Angus Mitchell calls for ‘maturity’ in considering Casement’s sexuality: if so, we should also have the maturity to consider his apparent ‘hebephilia’. Men (and some women) are condemned for paedophilia (and hebephilia), but are individuals always responsible for their inborn sexual orientation? That should be part of the ‘mature’ discussion too.—Yours etc.,
MARY KENNY
Kent
Sir,—In his article on the Black Diaries, ‘Casement tied and tested’ (HI 24.4, July/Aug. 2016), Paul Hyde reiterates that there were a number of differing accounts of how and when the diaries came into the possession of the London authorities. Some have argued before 1916 and others, even, that forgery work continued on them up to their release in 1959.
Until the distribution of the relevant Metropolitan Police (MEPO) files in 2000 at the Royal Irish Academy’s Casement symposium there was indeed no hard documentary evidence.
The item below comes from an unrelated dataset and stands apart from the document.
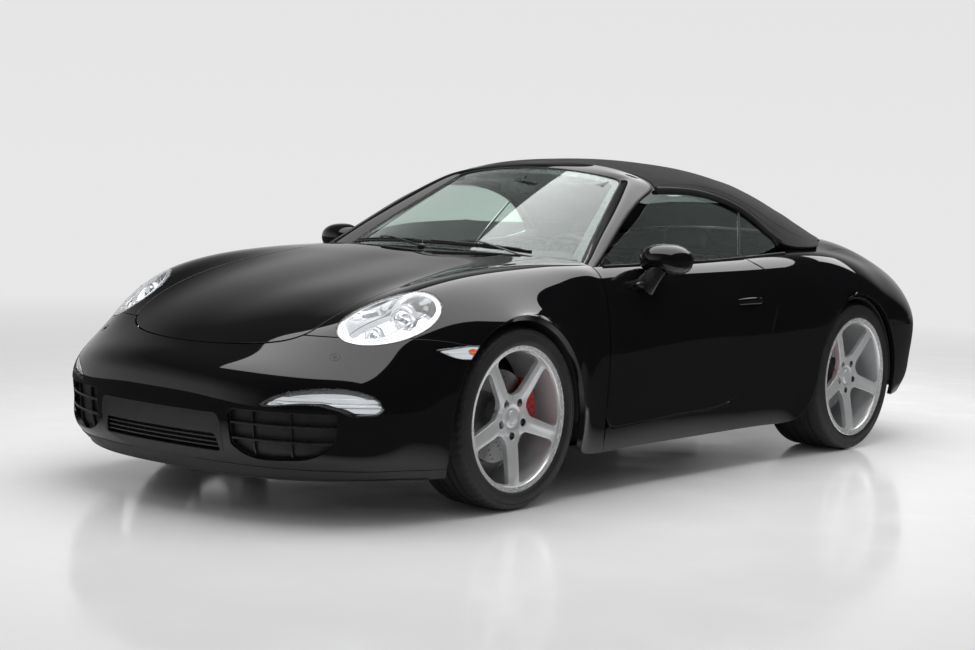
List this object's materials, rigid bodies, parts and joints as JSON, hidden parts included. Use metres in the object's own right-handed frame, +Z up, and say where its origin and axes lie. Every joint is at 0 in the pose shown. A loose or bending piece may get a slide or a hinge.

However, in those MEPO papers there are two references to the diaries arriving from 50 Ebury Street on the precise date mentioned in the House of Commons in 1959. In a Special Branch minute of 22 June 1916, Superintendent Patrick Quinn wrote:
‘During the month of May 1914 Casement deposited with Mr Germain of 50 Ebury Street, Pimlico, S.W. some boxes containing books, etc. These books, which included three diaries for the years 1903, 1910 and 1911, a ledger, an address book and a memorandum book were brought to New Scotland Yard by Mr Germain on the 25th April 1916.’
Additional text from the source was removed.